> PROVIDED RECORDS
= = = = =

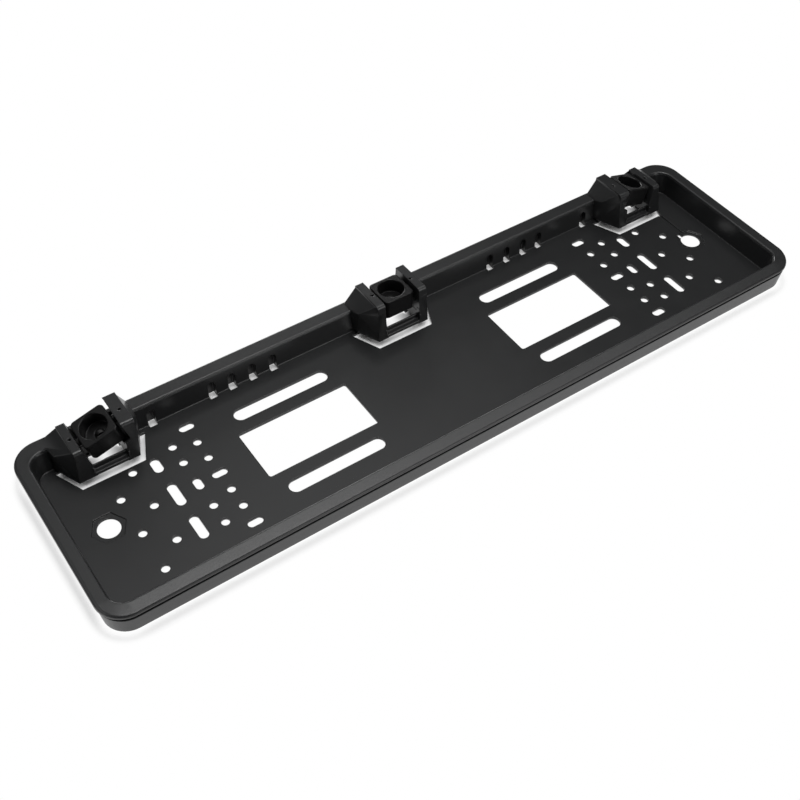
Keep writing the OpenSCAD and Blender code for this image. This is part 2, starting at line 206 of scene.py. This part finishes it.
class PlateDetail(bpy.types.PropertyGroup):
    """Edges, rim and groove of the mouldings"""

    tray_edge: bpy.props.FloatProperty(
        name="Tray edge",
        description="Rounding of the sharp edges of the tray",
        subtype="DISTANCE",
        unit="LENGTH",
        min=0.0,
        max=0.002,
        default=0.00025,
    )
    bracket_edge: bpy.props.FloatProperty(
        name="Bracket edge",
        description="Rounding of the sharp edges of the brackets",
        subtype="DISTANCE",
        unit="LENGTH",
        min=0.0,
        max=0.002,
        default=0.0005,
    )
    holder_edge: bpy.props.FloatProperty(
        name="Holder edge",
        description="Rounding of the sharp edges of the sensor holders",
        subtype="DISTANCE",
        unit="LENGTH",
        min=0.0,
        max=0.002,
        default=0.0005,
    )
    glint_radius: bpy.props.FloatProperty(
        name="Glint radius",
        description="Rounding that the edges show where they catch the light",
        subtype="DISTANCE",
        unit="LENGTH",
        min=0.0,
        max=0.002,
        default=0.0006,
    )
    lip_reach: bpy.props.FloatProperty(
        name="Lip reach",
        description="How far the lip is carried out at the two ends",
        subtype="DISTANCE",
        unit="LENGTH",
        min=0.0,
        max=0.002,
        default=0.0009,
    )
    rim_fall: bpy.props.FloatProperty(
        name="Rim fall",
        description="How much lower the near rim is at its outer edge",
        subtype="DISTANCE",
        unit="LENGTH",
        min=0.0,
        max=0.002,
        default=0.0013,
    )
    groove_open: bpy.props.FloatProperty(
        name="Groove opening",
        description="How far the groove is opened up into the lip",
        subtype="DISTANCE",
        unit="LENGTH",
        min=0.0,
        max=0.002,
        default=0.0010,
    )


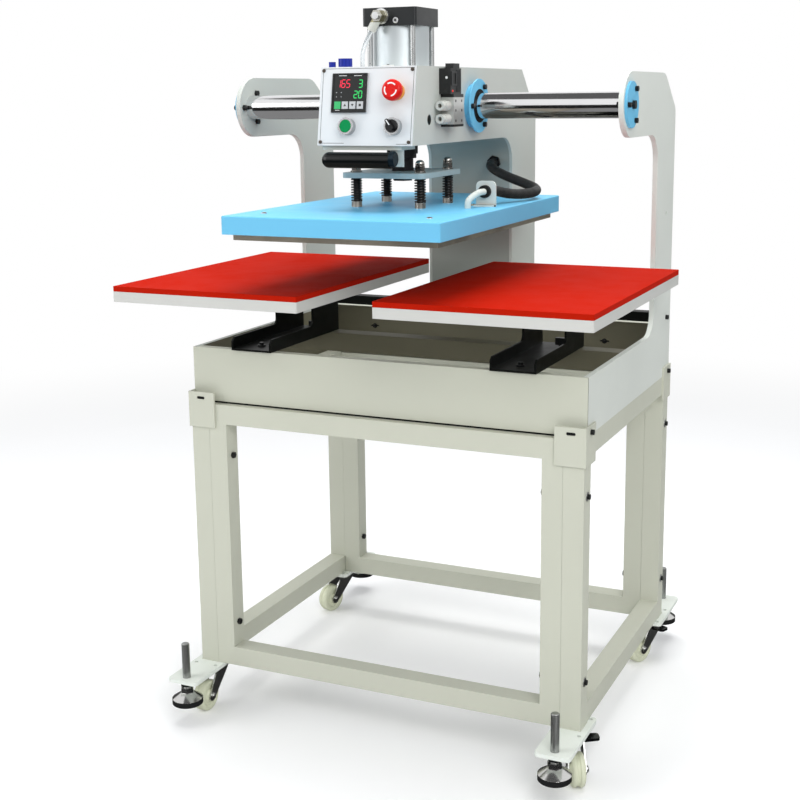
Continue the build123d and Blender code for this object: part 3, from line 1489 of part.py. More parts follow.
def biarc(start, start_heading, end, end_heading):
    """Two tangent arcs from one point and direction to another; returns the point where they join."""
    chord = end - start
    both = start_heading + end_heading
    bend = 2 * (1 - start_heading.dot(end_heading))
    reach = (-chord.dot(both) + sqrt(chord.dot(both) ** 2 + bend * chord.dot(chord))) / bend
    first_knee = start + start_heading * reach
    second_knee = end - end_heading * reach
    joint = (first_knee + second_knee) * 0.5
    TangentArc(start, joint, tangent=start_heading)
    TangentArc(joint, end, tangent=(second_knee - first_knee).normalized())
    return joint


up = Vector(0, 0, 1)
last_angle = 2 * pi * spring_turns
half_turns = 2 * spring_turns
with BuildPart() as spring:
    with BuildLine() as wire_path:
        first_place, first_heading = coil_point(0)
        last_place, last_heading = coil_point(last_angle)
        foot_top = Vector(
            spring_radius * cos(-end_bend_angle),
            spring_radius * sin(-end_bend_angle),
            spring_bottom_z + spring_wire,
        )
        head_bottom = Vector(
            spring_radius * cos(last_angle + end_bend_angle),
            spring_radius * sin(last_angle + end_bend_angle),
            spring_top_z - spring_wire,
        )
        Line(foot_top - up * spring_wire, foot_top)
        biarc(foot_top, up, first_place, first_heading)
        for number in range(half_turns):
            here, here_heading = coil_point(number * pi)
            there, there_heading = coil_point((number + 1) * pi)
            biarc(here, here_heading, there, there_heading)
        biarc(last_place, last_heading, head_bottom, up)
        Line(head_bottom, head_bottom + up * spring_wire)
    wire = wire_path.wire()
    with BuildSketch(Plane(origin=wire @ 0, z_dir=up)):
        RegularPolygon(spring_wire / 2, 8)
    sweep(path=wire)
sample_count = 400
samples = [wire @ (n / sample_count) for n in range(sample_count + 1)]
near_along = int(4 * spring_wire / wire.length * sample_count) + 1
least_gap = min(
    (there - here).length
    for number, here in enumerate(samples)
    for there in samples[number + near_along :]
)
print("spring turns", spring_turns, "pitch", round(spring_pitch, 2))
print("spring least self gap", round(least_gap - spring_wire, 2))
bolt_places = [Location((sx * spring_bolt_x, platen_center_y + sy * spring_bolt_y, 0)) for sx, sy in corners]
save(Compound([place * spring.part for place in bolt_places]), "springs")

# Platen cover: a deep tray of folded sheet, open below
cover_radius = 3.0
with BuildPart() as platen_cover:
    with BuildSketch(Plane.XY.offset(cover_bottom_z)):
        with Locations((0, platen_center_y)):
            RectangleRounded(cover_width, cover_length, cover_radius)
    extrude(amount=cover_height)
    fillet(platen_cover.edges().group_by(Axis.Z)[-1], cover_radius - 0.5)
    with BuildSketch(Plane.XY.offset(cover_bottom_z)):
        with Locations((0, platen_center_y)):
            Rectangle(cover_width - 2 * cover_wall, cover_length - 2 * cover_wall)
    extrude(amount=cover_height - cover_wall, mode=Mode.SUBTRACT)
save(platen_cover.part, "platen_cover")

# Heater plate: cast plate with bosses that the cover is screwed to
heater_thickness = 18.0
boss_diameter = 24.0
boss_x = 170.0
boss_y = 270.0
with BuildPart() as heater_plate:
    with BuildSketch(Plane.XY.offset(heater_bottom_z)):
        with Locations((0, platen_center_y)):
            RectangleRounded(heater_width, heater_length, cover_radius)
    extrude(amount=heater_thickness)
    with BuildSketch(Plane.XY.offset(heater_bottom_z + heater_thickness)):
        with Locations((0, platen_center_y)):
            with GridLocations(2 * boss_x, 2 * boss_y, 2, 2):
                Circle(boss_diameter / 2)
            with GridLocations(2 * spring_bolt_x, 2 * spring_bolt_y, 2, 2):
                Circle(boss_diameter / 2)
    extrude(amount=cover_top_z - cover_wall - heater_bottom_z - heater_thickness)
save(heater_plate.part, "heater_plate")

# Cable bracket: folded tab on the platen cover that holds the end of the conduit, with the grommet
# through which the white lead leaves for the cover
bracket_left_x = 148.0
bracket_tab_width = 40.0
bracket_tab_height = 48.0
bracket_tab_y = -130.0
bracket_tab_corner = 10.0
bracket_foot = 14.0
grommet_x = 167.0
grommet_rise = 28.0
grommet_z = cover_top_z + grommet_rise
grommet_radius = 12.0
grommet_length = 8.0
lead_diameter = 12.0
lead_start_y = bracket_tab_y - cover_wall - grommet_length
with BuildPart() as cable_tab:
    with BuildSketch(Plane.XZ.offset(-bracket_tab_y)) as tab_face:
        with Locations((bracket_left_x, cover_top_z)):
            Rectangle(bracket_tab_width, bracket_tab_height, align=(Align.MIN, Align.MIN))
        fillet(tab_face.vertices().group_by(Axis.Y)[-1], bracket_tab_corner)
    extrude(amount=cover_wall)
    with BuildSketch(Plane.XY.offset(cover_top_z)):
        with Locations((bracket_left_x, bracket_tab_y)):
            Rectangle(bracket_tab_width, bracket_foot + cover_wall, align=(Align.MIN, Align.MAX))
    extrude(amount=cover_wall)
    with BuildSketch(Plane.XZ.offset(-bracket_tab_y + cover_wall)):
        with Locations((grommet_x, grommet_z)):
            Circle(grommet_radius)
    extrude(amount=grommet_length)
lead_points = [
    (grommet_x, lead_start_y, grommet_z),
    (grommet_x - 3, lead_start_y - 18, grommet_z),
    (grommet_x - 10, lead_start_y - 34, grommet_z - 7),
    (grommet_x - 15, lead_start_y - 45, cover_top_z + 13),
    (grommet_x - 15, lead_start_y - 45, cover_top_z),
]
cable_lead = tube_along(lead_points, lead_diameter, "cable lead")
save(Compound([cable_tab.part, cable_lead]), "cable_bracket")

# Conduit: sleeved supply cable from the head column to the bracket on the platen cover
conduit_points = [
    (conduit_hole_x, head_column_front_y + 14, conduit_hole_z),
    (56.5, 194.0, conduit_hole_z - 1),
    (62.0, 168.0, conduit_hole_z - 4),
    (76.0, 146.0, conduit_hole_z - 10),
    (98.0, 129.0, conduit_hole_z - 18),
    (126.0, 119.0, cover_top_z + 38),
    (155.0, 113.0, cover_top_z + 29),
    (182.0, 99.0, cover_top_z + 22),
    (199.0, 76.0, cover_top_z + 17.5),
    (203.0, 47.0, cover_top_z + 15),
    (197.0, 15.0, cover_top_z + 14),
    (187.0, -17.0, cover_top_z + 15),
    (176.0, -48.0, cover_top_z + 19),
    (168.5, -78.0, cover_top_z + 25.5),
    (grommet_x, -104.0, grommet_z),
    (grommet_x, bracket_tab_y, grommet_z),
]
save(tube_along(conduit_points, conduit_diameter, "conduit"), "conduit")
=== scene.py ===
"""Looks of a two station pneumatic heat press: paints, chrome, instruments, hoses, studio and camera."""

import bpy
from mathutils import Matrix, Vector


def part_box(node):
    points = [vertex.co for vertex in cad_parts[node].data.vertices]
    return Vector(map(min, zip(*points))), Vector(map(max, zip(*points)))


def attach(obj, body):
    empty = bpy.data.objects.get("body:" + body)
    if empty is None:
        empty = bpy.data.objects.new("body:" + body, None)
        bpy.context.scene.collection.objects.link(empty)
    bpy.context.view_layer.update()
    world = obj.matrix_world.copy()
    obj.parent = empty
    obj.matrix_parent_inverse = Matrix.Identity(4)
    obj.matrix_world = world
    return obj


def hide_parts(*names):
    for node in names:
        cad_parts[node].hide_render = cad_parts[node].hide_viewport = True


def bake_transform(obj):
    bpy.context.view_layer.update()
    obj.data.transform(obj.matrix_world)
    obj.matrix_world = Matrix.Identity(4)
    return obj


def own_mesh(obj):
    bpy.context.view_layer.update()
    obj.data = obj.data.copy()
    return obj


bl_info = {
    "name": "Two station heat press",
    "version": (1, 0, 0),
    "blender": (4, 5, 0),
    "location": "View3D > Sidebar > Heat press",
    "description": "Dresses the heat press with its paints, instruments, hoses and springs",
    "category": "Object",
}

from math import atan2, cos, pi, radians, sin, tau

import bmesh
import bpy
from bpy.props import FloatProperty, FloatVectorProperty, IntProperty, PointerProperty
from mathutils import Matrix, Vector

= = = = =

> THE PROBLEM
Your output should consist solely of the lines from the beginning of the entries through the line containing "rim and groove", reproduced exactly.

> EXERCISE SOLUTION
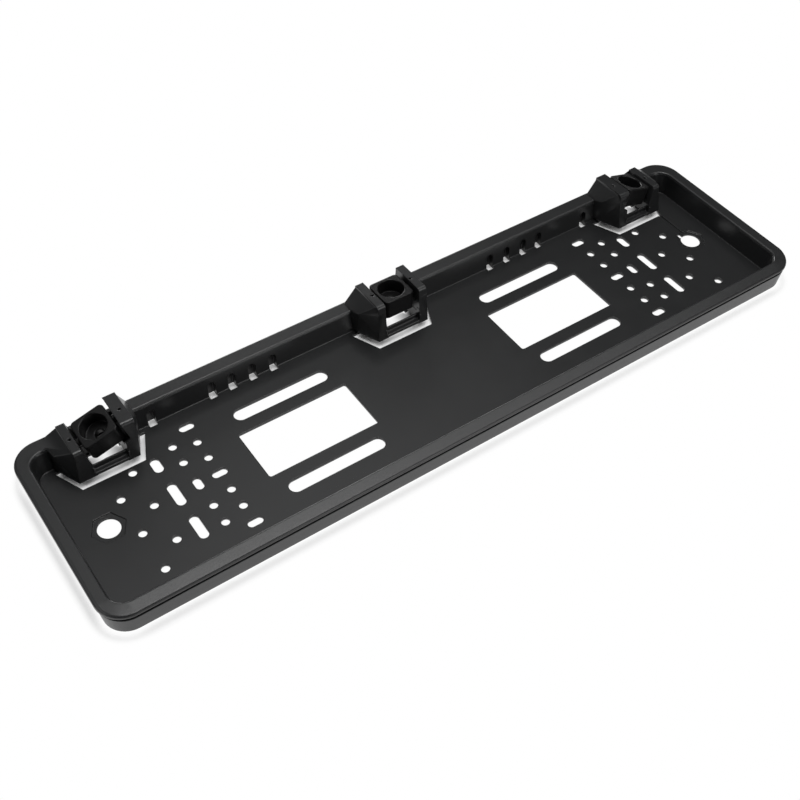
Keep writing the OpenSCAD and Blender code for this image. This is part 2, starting at line 206 of scene.py. This part finishes it.
class PlateDetail(bpy.types.PropertyGroup):
    """Edges, rim and groove of the mouldings"""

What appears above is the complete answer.